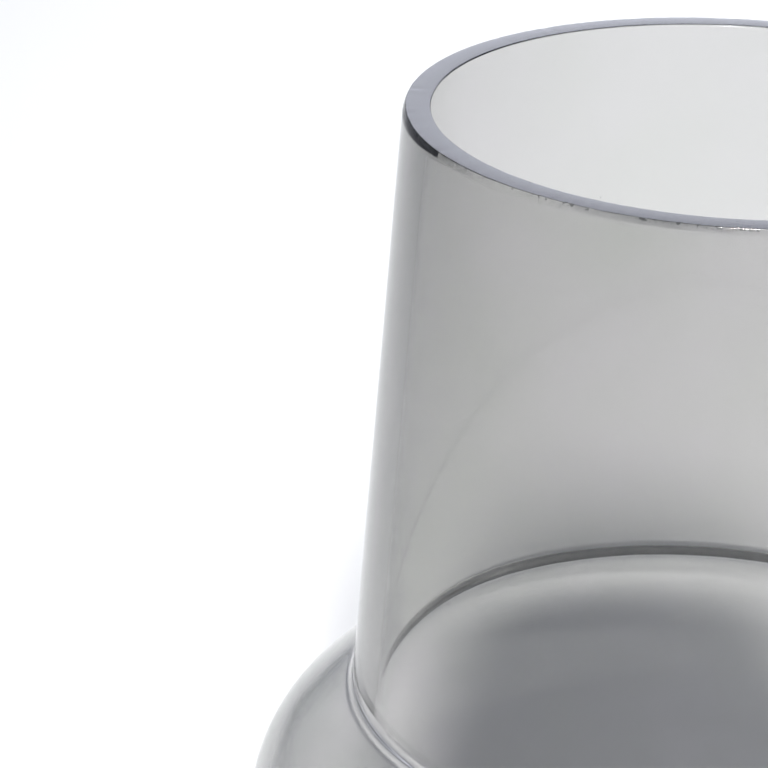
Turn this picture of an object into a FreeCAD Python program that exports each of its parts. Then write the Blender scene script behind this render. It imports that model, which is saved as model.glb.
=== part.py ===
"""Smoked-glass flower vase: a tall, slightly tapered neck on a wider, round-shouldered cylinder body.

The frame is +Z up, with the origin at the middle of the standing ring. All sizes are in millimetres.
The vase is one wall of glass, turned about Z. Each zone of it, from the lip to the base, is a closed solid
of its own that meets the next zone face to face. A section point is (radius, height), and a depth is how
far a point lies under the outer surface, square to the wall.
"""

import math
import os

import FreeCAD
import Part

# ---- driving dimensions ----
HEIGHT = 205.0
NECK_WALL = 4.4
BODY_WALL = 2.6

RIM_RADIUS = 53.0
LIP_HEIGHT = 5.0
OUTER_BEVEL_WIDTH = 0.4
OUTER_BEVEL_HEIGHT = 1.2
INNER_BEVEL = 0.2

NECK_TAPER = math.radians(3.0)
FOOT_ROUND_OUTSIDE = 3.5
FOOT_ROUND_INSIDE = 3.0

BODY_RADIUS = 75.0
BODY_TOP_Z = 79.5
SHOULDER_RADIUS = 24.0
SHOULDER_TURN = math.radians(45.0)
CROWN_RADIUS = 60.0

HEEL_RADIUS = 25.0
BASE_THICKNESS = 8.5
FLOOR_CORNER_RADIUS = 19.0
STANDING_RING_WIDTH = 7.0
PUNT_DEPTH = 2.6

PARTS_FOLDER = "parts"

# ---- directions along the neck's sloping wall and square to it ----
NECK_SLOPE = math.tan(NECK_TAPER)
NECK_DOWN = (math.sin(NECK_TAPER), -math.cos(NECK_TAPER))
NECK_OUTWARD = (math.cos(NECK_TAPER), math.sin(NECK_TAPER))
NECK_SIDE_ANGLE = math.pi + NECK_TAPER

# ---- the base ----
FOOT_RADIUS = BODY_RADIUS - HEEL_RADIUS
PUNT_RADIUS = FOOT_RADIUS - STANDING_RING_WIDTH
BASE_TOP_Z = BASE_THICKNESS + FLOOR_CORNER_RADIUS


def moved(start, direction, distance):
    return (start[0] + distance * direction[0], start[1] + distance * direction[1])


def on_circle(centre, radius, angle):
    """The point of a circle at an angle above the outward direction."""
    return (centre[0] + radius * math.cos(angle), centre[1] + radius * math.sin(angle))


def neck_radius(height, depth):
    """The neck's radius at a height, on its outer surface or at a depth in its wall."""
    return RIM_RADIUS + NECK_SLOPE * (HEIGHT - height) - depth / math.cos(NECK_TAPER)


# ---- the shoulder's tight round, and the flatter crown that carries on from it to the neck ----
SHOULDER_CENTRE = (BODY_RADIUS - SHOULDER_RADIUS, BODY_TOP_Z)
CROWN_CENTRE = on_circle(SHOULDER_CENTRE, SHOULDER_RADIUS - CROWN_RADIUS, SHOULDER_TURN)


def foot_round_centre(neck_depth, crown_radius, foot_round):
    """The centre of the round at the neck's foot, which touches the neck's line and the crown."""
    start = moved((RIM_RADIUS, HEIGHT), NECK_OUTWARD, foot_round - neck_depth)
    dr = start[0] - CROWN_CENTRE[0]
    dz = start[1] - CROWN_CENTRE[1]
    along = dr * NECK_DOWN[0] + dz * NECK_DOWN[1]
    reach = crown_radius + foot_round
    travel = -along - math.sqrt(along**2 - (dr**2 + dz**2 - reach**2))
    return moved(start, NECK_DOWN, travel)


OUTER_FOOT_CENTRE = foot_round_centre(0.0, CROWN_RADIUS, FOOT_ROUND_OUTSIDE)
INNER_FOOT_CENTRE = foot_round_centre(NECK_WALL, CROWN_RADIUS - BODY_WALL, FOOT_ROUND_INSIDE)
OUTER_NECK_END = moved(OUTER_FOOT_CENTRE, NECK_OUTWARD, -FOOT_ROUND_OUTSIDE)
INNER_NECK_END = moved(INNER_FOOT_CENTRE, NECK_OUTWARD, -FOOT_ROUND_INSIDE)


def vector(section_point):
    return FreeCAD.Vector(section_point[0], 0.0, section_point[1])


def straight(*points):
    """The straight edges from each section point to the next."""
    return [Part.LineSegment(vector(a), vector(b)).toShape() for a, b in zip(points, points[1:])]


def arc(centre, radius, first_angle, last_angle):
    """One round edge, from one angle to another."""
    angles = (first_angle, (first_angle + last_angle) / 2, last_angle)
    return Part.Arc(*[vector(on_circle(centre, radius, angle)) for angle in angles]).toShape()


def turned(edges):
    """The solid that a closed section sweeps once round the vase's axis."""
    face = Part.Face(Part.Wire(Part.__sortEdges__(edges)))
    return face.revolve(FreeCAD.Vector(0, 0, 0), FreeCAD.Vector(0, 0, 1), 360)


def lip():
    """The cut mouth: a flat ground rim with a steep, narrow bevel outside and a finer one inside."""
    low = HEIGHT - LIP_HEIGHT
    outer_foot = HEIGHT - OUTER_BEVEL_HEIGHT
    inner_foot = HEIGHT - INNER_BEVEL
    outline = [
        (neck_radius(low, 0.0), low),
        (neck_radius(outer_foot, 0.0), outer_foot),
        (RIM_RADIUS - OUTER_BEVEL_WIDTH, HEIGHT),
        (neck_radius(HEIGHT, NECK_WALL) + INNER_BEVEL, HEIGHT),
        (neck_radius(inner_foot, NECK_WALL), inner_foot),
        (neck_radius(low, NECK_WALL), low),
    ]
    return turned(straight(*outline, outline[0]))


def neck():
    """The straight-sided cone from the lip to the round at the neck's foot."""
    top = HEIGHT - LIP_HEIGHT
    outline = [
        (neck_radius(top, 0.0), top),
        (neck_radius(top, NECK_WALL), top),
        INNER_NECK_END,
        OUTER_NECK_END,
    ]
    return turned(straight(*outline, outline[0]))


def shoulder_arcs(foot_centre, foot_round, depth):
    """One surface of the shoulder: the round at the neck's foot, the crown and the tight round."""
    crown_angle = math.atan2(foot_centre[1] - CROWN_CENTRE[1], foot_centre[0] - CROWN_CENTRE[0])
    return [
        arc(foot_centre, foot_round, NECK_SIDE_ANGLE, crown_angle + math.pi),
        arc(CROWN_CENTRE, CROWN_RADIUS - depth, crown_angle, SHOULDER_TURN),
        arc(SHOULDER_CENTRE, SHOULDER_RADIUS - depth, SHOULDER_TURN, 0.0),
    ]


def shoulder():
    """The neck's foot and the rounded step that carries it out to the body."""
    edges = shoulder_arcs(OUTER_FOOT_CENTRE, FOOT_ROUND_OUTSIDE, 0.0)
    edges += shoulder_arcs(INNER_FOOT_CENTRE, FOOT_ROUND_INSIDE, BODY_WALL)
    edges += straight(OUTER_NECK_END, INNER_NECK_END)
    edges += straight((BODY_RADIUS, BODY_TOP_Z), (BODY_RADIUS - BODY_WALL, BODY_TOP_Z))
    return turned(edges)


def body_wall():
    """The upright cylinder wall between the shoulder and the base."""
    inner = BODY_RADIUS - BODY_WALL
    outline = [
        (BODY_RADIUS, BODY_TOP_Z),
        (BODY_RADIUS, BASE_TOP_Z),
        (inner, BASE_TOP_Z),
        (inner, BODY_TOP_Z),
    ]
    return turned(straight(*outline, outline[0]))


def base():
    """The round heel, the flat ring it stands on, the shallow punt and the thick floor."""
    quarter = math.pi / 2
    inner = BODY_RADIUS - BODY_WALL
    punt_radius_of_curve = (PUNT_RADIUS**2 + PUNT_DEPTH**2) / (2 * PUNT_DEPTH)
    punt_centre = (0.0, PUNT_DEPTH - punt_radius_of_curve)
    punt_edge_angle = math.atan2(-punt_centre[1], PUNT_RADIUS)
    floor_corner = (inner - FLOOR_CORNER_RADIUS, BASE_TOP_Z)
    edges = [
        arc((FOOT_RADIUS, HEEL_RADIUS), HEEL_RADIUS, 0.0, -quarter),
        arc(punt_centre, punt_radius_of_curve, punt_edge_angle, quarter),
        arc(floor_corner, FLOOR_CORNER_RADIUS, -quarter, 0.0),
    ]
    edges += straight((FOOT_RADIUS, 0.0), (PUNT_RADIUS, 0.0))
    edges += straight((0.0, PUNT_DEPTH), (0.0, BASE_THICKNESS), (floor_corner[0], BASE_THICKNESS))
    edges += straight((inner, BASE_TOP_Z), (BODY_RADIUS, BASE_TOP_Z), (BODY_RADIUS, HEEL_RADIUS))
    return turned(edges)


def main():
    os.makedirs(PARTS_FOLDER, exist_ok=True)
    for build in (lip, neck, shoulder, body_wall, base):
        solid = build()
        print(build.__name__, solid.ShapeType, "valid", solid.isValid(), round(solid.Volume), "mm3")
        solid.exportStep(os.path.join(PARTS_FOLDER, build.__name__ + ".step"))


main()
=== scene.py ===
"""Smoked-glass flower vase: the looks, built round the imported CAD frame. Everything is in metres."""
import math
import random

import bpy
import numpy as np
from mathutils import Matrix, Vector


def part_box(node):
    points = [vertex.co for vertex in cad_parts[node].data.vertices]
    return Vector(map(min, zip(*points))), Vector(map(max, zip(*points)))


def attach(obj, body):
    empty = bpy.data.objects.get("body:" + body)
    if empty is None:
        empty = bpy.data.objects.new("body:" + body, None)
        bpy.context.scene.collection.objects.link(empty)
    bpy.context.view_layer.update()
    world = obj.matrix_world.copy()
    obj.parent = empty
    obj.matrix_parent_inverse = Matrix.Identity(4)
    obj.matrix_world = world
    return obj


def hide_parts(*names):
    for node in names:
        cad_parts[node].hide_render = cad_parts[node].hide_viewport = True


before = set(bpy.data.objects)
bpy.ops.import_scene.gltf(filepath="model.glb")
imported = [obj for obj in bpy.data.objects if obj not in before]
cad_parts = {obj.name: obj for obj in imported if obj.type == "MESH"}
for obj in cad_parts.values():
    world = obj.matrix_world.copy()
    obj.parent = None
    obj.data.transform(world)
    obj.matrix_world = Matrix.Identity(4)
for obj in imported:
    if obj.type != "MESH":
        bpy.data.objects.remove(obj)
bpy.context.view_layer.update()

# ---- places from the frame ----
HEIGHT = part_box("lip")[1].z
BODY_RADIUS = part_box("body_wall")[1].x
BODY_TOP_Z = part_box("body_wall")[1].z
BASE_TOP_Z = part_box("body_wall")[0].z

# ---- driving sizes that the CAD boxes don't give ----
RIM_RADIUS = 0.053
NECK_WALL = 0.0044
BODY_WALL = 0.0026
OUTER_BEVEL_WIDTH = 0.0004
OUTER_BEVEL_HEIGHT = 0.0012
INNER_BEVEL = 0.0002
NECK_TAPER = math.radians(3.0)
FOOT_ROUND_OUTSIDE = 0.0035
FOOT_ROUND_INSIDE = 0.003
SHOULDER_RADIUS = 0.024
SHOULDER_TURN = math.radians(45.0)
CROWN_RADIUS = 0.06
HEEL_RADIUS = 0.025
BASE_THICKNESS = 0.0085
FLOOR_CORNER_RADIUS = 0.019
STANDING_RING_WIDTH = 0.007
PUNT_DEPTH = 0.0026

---

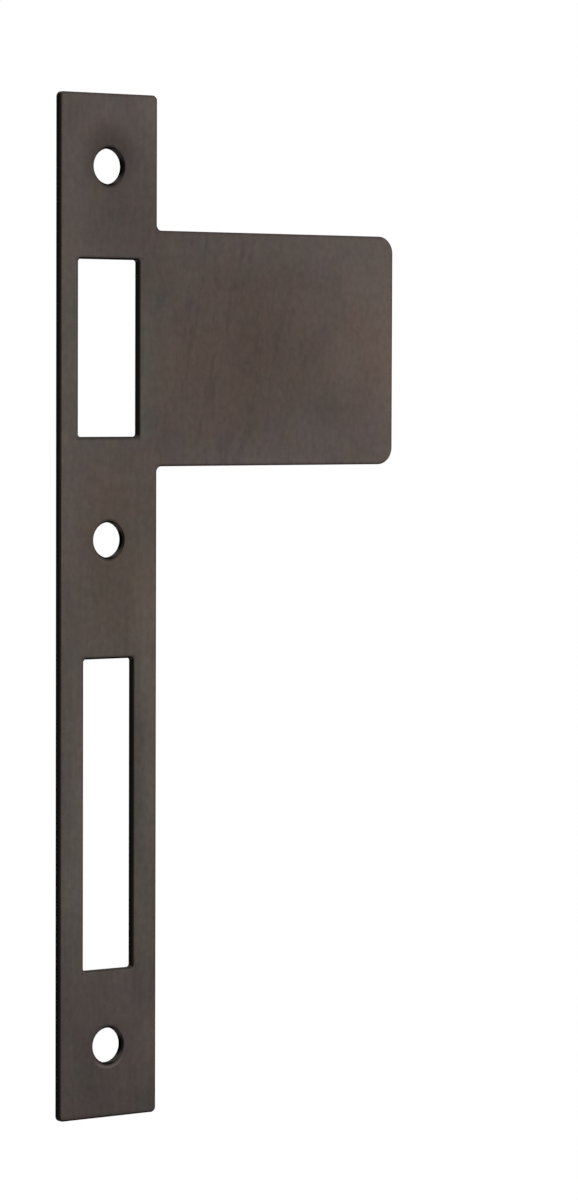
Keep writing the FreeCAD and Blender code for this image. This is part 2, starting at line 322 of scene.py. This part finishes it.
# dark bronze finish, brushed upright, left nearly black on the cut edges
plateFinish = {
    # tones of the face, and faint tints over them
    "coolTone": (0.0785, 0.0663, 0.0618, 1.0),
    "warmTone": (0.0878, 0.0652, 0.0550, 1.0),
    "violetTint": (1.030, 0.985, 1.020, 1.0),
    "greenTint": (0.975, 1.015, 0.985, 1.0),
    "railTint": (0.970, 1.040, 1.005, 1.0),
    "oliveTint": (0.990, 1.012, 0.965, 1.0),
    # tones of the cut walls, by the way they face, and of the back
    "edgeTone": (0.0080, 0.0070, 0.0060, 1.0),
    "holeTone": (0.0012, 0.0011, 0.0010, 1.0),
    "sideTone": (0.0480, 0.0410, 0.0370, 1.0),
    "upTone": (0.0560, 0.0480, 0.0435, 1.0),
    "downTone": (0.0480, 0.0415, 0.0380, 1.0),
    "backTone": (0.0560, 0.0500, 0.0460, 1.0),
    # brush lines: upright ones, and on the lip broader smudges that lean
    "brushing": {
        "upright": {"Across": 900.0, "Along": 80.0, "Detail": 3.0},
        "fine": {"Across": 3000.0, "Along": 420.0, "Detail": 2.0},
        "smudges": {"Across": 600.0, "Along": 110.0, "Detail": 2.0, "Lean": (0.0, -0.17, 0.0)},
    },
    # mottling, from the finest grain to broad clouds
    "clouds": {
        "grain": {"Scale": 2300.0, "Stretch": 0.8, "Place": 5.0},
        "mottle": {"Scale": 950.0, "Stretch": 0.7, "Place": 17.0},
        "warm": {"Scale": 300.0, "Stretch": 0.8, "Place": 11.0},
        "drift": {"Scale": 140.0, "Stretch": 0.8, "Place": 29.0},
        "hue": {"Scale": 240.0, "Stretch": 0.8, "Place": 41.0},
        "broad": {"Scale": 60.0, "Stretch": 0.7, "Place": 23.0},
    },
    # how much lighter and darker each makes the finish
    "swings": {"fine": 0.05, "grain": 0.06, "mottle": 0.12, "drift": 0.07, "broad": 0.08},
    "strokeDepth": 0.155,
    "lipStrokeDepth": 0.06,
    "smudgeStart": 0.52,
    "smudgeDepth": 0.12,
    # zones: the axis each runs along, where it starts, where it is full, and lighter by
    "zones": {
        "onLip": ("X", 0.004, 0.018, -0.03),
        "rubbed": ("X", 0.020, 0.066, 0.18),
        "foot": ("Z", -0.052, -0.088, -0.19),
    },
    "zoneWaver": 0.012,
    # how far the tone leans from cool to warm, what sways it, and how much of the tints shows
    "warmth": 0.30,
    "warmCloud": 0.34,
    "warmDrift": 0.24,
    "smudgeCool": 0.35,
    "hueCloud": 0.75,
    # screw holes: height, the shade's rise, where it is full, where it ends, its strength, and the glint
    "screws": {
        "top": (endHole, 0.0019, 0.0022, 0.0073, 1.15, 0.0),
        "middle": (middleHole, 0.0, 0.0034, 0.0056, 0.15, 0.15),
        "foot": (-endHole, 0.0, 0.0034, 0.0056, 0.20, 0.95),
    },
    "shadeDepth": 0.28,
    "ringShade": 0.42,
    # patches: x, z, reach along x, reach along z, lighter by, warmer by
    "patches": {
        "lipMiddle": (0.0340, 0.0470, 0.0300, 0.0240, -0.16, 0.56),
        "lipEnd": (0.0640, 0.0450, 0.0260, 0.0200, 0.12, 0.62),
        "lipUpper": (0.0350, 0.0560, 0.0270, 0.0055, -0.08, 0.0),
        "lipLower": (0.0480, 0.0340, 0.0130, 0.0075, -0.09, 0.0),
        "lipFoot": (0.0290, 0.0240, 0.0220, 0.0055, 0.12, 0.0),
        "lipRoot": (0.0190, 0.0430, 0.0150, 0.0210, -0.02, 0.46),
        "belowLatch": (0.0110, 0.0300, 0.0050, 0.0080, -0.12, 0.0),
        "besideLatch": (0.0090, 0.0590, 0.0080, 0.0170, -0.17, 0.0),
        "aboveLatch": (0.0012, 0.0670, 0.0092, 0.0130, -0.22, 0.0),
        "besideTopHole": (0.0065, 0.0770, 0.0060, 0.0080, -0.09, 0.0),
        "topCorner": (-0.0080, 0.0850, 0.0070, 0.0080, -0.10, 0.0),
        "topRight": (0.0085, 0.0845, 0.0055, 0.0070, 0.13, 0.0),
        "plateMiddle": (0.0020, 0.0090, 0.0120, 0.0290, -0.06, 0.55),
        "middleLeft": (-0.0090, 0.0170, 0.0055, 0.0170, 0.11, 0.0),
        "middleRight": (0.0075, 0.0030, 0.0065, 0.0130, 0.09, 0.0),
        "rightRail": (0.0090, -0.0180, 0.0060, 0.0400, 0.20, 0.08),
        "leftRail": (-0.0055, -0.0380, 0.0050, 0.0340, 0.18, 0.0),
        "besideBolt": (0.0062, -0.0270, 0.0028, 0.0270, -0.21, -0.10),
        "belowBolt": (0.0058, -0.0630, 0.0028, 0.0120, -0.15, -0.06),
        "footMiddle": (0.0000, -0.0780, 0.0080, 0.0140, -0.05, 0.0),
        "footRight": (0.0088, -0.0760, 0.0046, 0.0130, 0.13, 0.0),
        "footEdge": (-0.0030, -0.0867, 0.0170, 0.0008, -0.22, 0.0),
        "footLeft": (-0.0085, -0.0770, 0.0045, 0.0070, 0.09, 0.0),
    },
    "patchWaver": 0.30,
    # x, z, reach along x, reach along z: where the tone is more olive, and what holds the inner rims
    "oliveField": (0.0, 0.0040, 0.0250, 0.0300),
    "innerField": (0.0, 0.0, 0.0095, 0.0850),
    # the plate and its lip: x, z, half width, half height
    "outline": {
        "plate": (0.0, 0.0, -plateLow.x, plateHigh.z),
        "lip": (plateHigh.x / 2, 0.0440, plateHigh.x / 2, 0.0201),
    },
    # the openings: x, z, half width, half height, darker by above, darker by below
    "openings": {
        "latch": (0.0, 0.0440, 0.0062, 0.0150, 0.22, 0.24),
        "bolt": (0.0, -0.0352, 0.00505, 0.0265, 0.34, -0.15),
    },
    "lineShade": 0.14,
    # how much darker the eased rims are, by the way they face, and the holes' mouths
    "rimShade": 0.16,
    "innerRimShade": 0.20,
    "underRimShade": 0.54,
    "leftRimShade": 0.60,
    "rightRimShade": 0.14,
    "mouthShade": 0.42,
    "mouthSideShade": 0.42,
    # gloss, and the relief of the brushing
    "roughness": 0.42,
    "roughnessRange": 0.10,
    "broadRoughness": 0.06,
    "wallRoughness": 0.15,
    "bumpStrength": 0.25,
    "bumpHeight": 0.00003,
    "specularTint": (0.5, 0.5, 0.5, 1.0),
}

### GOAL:
Return exactly the lines from the line that has "BASE_THICKNESS), (floor_corner[0], BASE_THICKNESS))" to the line that has "cad_parts[node].hide_render = cad_parts[node].hide_viewport", both of them included.

### COMPLETE OUTPUT:
    edges += straight((0.0, PUNT_DEPTH), (0.0, BASE_THICKNESS), (floor_corner[0], BASE_THICKNESS))
    edges += straight((inner, BASE_TOP_Z), (BODY_RADIUS, BASE_TOP_Z), (BODY_RADIUS, HEEL_RADIUS))
    return turned(edges)


def main():
    os.makedirs(PARTS_FOLDER, exist_ok=True)
    for build in (lip, neck, shoulder, body_wall, base):
        solid = build()
        print(build.__name__, solid.ShapeType, "valid", solid.isValid(), round(solid.Volume), "mm3")
        solid.exportStep(os.path.join(PARTS_FOLDER, build.__name__ + ".step"))


main()
=== scene.py ===
"""Smoked-glass flower vase: the looks, built round the imported CAD frame. Everything is in metres."""
import math
import random

import bpy
import numpy as np
from mathutils import Matrix, Vector


def part_box(node):
    points = [vertex.co for vertex in cad_parts[node].data.vertices]
    return Vector(map(min, zip(*points))), Vector(map(max, zip(*points)))


def attach(obj, body):
    empty = bpy.data.objects.get("body:" + body)
    if empty is None:
        empty = bpy.data.objects.new("body:" + body, None)
        bpy.context.scene.collection.objects.link(empty)
    bpy.context.view_layer.update()
    world = obj.matrix_world.copy()
    obj.parent = empty
    obj.matrix_parent_inverse = Matrix.Identity(4)
    obj.matrix_world = world
    return obj


def hide_parts(*names):
    for node in names:
        cad_parts[node].hide_render = cad_parts[node].hide_viewport = True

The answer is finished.